La hasbara, pourtant, vitupérait dans toutes les langues : la reconnaissance de l’État palestinien minerait les « efforts pour un cessez-le-feu », récompenserait le terrorisme et mettrait en danger les otages… Oubliant au passage que le gouvernement israélien avait lui-même saboté les médiations — allant jusqu’à bombarder des négociateurs au Qatar —, qu’il avait abandonné les otages depuis la rupture unilatérale du cessez-le-feu au printemps, et que la généreuse patience de ses alliés se fanait peu à peu.

Il avait fallu 101 semaines à la présidente de la Commission européenne pour proposer un premier paquet de sanctions… que l'Allemagne n'allait pas manquer de bloquer. Quant à la France, pourtant fière initiatrice du mouvement de reconnaissance de la Palestine, elle n'en appliquait toujours aucune.

Israël, lui, avait moins d'états d'âme. Son gouvernement menaçait immédiatement quiconque reconnaîtrait la Palestine : représailles diplomatiques, annexion de la Cisjordanie, et peut-être même sanctions américaines — on allait bientôt le savoir. 

Israël entretenait avec la notion de consentement un rapport à géométrie très variable.

Depuis 1948, gagner une guerre signifiait pour lui la conquête d'un territoire — tout en laissant ses habitants sans droits —, une logique pourtant bannie par le droit international après la fin de la Seconde Guerre mondiale.

En revanche, lorsqu’il s'agissait de respecter les résolutions de l'ONU, ou de mettre fin à sa « guerre » actuelle, il était hors de question de céder aux injonctions étrangères. 

Quand des habitants « exprimaient le désir » de quitter Gaza après 102 semaines d’apocalypse, son organe de gestion des territoires occupés, le COGAT (Coordination of Government Activities in the Territories), s’empressait de faciliter leur départ — mais sans garantir leur retour, soulignait Le Monde.

Et lorsque l’Égypte refusait obstinément d’accueillir les Palestiniens de Gaza dans le désert du Sinaï, au motif qu’un tel transfert reviendrait à liquider la question palestinienne, le Premier ministre israélien s’en offusquait : « La moitié de la population de la bande de Gaza veut partir.
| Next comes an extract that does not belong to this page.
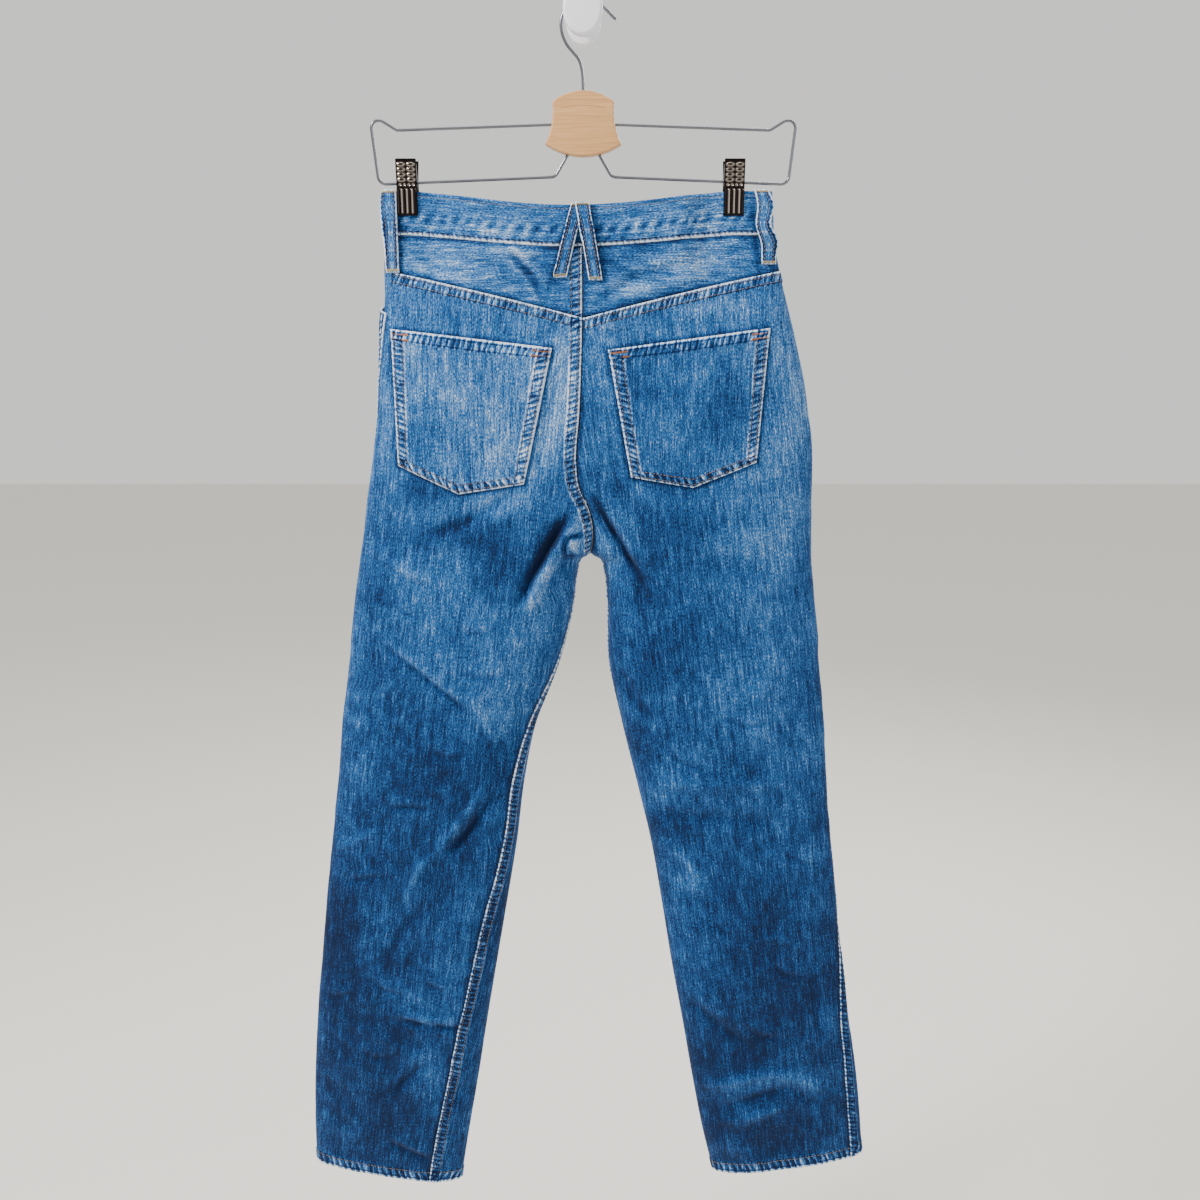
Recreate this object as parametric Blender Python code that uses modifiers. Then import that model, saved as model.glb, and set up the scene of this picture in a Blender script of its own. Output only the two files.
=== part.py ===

Ne sommes-nous pas en train, non pas de les expulser, mais de les emprisonner de force à l’intérieur ? Tous les chevaliers des droits de l’homme, où sont-ils ? Lorsqu’il s’agit de quelque chose qui sert Israël, il n’y a plus de droits de l’homme, même quand il s’agit du droit fondamental de permettre à chaque Palestinien de partir », déclarait-il, au 102ᵉ week-end, dans une interview à un canal Telegram israélien.

Bizarrement, cette soudaine ardeur pour le libre choix des Palestiniens ne l’incita pas à ouvrir le poste frontière d'Erez pour les accueillir dans le Néguev israélien.

C’est son voisin égyptien qu’il avait dans le collimateur, au point de se montrer contrarié lorsque celui-ci renforça sa présence militaire aux abords du poste frontière de Rafah, afin d’empêcher tout transfert de population.

À la veille de l’équinoxe d’automne, le Haaretz révélait d'ailleurs que le Premier ministre israélien avait demandé à son homologue étatsunien d’intervenir pour faire cesser cette situation intolérable.

Quel gâchis ce serait, pensait-il, d’avoir minutieusement rasé la bande de Gaza, créé une situation humanitaire insoutenable et déplacé les habitants aux portes de l’Égypte… pour devoir les laisser là.